James Johnston isn't just perspiring; he's practically pissing sweat. His black shirt, held together by a single button, is soaked through to the degree where it's clinging to his wire-thin body and the stage lights are reflecting beams from its wettest areas. Above his head – itself a matted mass of long hair that takes on a life of its own – are his arms, crossed at the wrists, which pump in time with his thrusting crotch. In the blinking of an eye, the guitar which has been slung behind his back is suddenly in his hands and waved this way and that as he coaxes filthy and grinding sounds from it. Here he is in full flight and the spectacle is nothing short of magnificent.

Few are the bands this far into a career that exceeds 20 years where new material reaches for new heights and pretty much exceeds what's gone before. With The Soul Of The Hour, Gallon Drunk has released arguably their finest album to date and one of the best of the year of any genre thus far. Their M.O. for the album saw the band jettison many of their characteristic calling cards – the saxophone, slide guitars and harmonicas – and the end result has found Gallon Drunk setting sail for previously uncharted waters with a voyage that is reaping huge artistic rewards.

Unsurprisingly, there's a palpable sense of anticipation as Gallon Drunk steel themselves and unfurl their set with the 10-minute epic 'Before The Fire'. As with its recorded version, the song begins to rouse and uncoil itself slowly and methodically but here the ever-strident piano gives way to Johnston's tremeloed guitar. A bold move to be sure and whilst one can appreciate the decision on a practical level as the sound is adjusted here and there, the song's ability to beguile, hypnotise and ensnare is undoubted. If The Soul Of The Hour can be seen as re-birth of sorts then this performance is a conclusive affirmation.

Bolstered by Ian White's disciplined and propulsive drumming and Leo Kurinis' low-end throb – a pulse so deep that it's a wonder that TFL haven't employed his services for the digging of the Crossrail link – Gallon Drunk's sound is given further breadth thanks to Terry Edwards' multi-instrumental skills that see him move deftly from keyboards to saxophone with a consummate and almost indecent ease.

Of course there are nods to the past in the shape of 'Traitors' Gate' and 'Killing Time' among others but it's the new material that truly lingers after the event having left its indelible mark at the time. 'The Soul Of The Hour' drips with menace and malevolence before exploding into a catharsis of violent sounds that take root in the head but the real high water mark arrives courtesy of an extended and thoroughly seductive reading of 'The Speed Of Fear'. Anchored around a swooping and circular riff blasted from Edwards' keyboards, the band locks into a murderous groove that increases with a searing intensity and allows Johnston to take flight both physically and musically.

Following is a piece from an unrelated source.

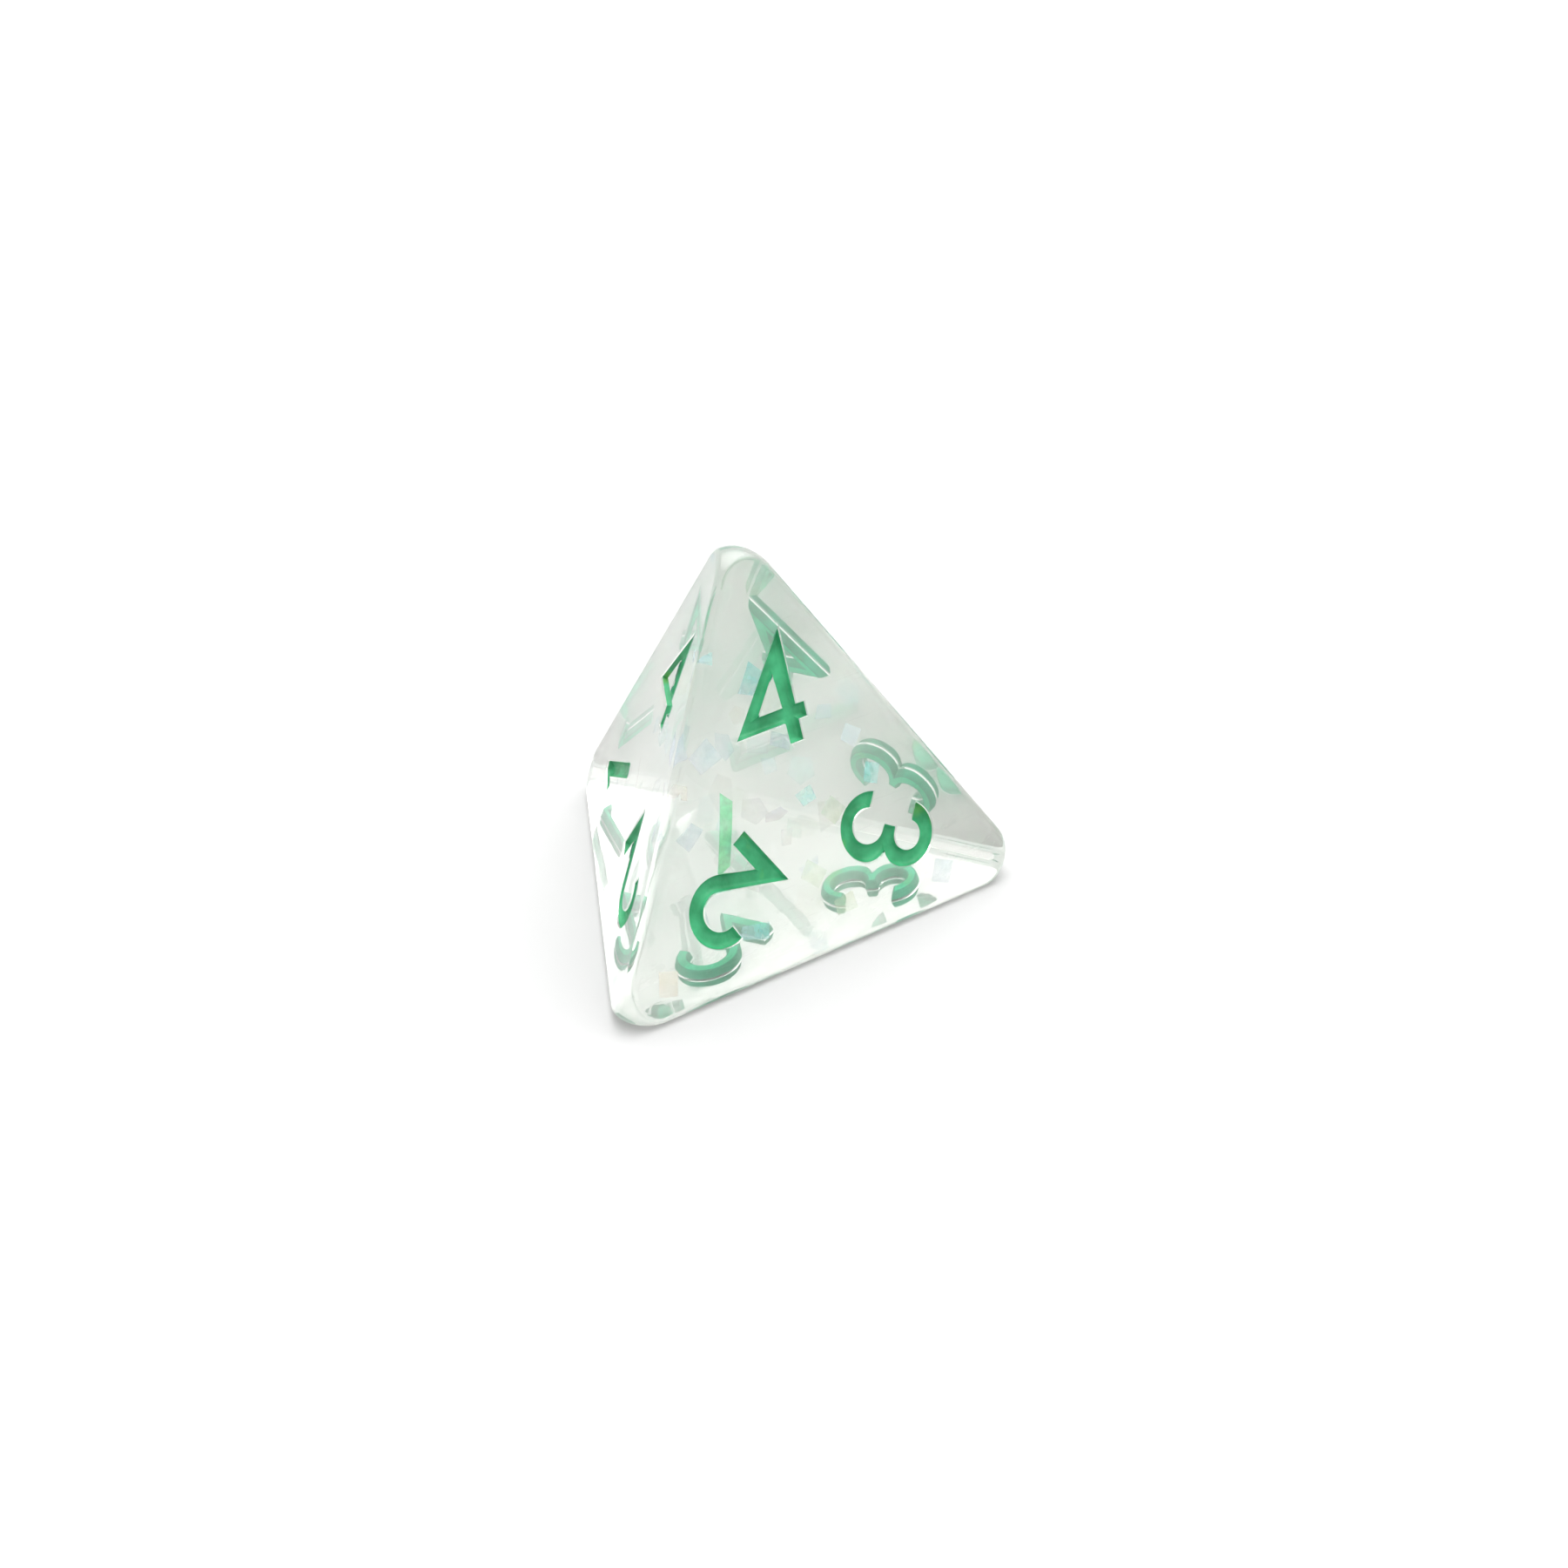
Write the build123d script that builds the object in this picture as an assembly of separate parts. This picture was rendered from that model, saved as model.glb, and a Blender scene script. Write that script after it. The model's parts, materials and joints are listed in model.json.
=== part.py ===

Emitting the kinds of high level fuzz that would bring a smile to Link Wray's face, Johnston twists and turns across the stage as his guitar finds its way behind his head, in the air and back home again. This is a breathtaking display and one that sees them breaking away from the song's roots as it gives way to a free jazz freak out redolent of The Stooges' 'L.A. Blues'.

A staggering performance of incredibly intense music, Gallon Drunk are absolutely on top of their game and are deserving of a far, far wider audience.